Baristas usually see people at their very worst - early in the morning before they have their coffee and when their brains aren't firing at full capacity - so it's no surprise to hear that they run into a few bad apples from time to time. While just about everyone can be a little hard to handle when the day is still young, some customers are worse than others.
A group of baristas recently shared the worst customers they have ever met and their responses were something else. They discussed every type of customer in every type of situation. We've gone through the responses and found some of the most insane customer stories they had to share and compiled them into an easy to read format. All posts have been edited it for clarity.
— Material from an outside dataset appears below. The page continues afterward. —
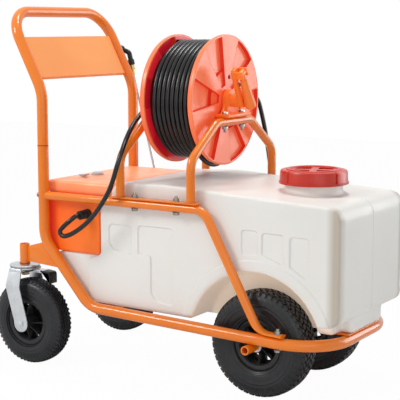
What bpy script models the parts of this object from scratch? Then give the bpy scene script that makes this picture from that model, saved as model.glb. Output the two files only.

We Don’t Accept That Kind Of Milk
“As goes the neighborhood, I’ve watched my shop get overrun with the kind bougie new-age people that make shopping at Whole Foods the most painful experience ever.
This one regular would always come in and ask us about the nit-pickiest details of our food — whether or not the tomatoes in the soup were organic, the washing method of our single origin beans — and obviously this woman was gluten-free for no good reason.
It turns out she was pregnant for most of the time when I first started noticing her because she resurfaced a month later with a baby strapped to her chest in some kind of handmade sash she bought for $200 off Etsy.
This woman was always bugging us about our alternative milk, none of which were up to her standards.
She asked for a latté one day and before I could ask her if she wanted to give our hemp milk a look, she started to slide a mason jar of off-white fluid across the counter. It was her own milk…
It took everything inside me to suppress the urge to jump into traffic and politely tell her that this was the most unsanitary thing anyone has ever asked me to do in my long life as a barista. She was ticked, and I haven’t seen her since then.”
What Do You Mean Different Sizes Have Different Prices?
“I was standing behind a customer at the E-bar, waiting to get a mocha. The customer initially ordered a tall latté. The barista marked up the cup and then said, ‘$3.42 Please!’
The customer gawked and said, ‘HOW MUCH?’
The barista repeated herself, and the customer counted her change, and the barista said, ‘Would you rather have a smaller cup? It’s less money?’
The customer stood there, clearly boggled, and wanted the prices repeated. So the barista obliged. Then the customer asked, ‘Why are the prices different?’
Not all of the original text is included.